To estimate the size of the cluster population we focused on the distribution of foreground sources from the center of the cluster to the south in order to avoid incompleteness problems caused by the bright Orion nebula. We counted the number of sources falling on a 20\(^\circ\) “pie-slice” inside the A\(_V \geq 5\) mag region, centered on the cluster and with a radius of 7 pc. This radius approximately corresponds to the extent of the 10% contour in Figure \ref{fig:density}, chosen to account for contamination from the Galactic field between Earth and Orion (estimated to be 6–9% of the foreground population in Section \ref{sec:unrel-galact-field}). Note that this radius is not the half-mass radius but simply the radius to which we can trace the enhancement of sources over the unrelated foreground field. We repeated this measurement several times to account for uncertainties in the location of the cluster center and counted about 100 to 110 sources in the 20\(^\circ\) “pie-slice”. Assuming spherical symmetry for the distribution of sources in NGC 1980, we expect a total of about 1800-2000 sources in NGC 1980, or a total cluster mass of about 1000 M\(_\odot\) (assuming an average mass per star of 0.5 M\(_\odot\)).

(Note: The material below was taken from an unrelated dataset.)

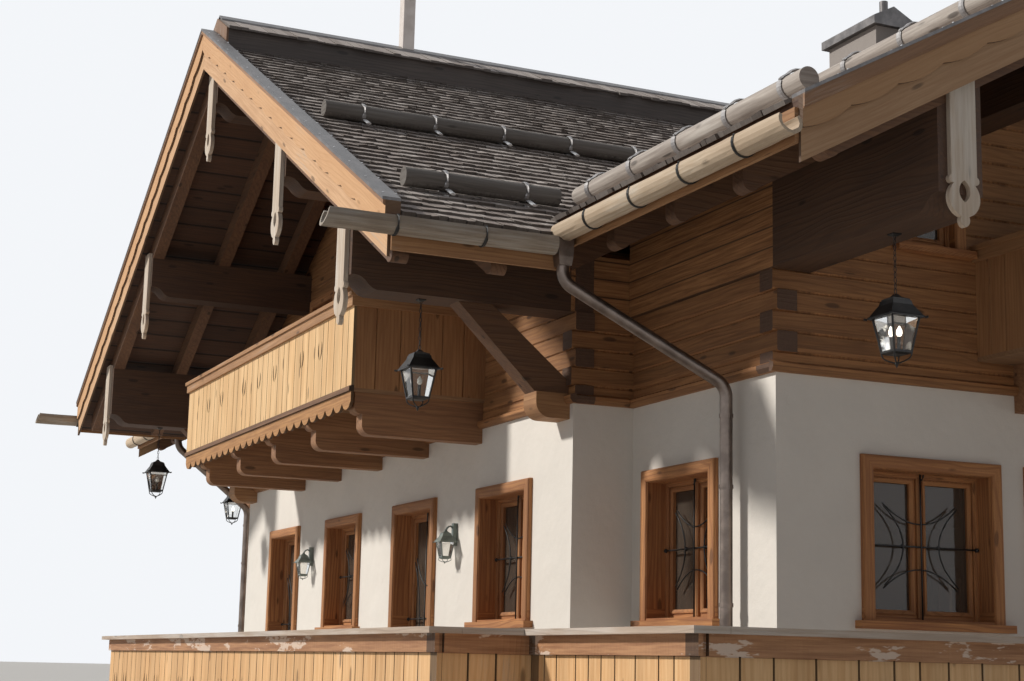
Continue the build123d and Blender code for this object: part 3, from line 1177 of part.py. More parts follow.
def window_nodes():
    """Casings, leaves and panes, storey by storey."""
    nodes = {}
    storeys = {"ground": (GROUND_GABLE_OPENINGS, GROUND_SIDE_OPENINGS),
               "upper": (UPPER_GABLE_OPENINGS, UPPER_SIDE_OPENINGS)}
    for storey, (gable, side) in storeys.items():
        nodes[f"{storey}_window_casings"] = [o.casing() for o in gable] + both_sides(*(o.casing() for o in side))
        nodes[f"{storey}_window_leaves"] = [o.sash() for o in gable] + both_sides(*(o.sash() for o in side))
        nodes[f"{storey}_window_glass"] = [
            *(pane for o in gable for pane in o.glass()),
            *both_sides(*(pane for o in side for pane in o.glass())),
        ]
    return nodes


def build():
    """All nodes of the chalet by name, each a list of solids, in house coordinates."""
    wing_area = wing_plan(2 * main_roof(0))
    wing_timbers = wing_purlins()
    main_timbers = main_purlins()
    rafters = rafter_nodes(wing_area)
    timbers = [*main_timbers, *wing_timbers, *FRONT_BALCONY.beams(), *WING_BALCONY.beams(),
               *rafters["main_rafters"], *rafters["wing_rafters"]]
    nodes = masonry_nodes()
    nodes["ground_floor"] = [floor_slab(MASONRY, 0, GROUND_FLOOR_TOP)]
    nodes["upper_floor"] = [floor_slab(LOG_THICKNESS, LOG_BASE, UPPER_FLOOR_TOP)]
    nodes |= log_nodes(timbers)
    nodes |= roof_nodes(wing_area)
    nodes["eaves_boards"] = eaves_boards()
    nodes["main_purlins"] = main_timbers
    nodes["wing_purlins"] = both_sides(*wing_timbers)
    nodes |= rafters
    nodes |= verge_nodes()
    nodes |= brace_nodes(nodes)
    nodes |= balcony_nodes()
    nodes |= window_nodes()
    nodes |= gutter_nodes()
    nodes |= guard_rows()
    nodes |= chimney_nodes(nodes)
    nodes |= lantern_node()
    nodes |= terrace_nodes()
    return nodes


def main():
    """Stands the chalet on the middle of its base and writes one file for each node."""
    nodes = {name: Compound(children=[s for shape in shapes for s in shape.solids()])
             for name, shapes in build().items()}
    box = Compound(list(nodes.values())).bounding_box()
    shift = Pos(-(box.min.X + box.max.X) / 2, -(box.min.Y + box.max.Y) / 2, -box.min.Z)
    os.makedirs("parts", exist_ok=True)
    for name, node in nodes.items():
        export_step(shift * node, f"parts/{name}.step")


main()
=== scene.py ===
"""Looks of an alpine chalet: shingles, squared logs, carved boards, plaster and ironwork.

Lengths are metres. House coordinates run from the main ridge (x), from the front gable's
face into the depth (y) and up from the terrace (z); House.shift takes them to the frame.
"""

import logging
from collections.abc import Callable, Iterable, Sequence
from dataclasses import dataclass, field, replace
from enum import Enum

import bmesh
import bpy
import numpy as np
from mathutils import Matrix, Vector


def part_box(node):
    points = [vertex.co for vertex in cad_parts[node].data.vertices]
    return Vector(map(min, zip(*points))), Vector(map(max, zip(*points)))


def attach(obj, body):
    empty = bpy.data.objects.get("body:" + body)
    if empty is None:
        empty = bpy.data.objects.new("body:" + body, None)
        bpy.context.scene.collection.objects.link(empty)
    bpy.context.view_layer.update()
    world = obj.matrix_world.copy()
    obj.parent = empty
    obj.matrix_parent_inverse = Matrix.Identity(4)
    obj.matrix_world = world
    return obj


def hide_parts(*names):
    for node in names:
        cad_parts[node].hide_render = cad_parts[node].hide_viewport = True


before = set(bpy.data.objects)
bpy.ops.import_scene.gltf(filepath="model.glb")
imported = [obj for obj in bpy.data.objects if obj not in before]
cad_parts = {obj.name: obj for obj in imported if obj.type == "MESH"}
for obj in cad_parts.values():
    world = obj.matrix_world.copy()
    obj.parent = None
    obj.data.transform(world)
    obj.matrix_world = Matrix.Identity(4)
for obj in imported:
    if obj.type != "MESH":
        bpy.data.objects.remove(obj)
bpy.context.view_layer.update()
LOG = logging.getLogger("chalet")
SEED = 11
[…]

Assuming NGC 1980 has a normal initial mass function (IMF), we can make a consistency test on the likelihood of the number of sources in this cluster being of the order of 2000. For this we constructed 200000 synthetic clusters of 1000 M\(_\odot\) each by randomly sampling the Kroupa and Chabrier IMFs \citep{Kroupa2001,2003PASP..115..763C} and tracked the mass of the most massive star in each synthetic cluster. The mean mass of the most massive star was 54\(\pm\)26 M\(_\odot\) (Kroupa) and 22\(\pm\)11 M\(_\odot\) (Chabrier). Assuming there were no supernovae in NGC 1980 yet, and that iota Ori is the most massive star in the cluster, then, to first approximation, a population of about 2000 sources seems a plausible estimate of the size of the NGC 1980 population.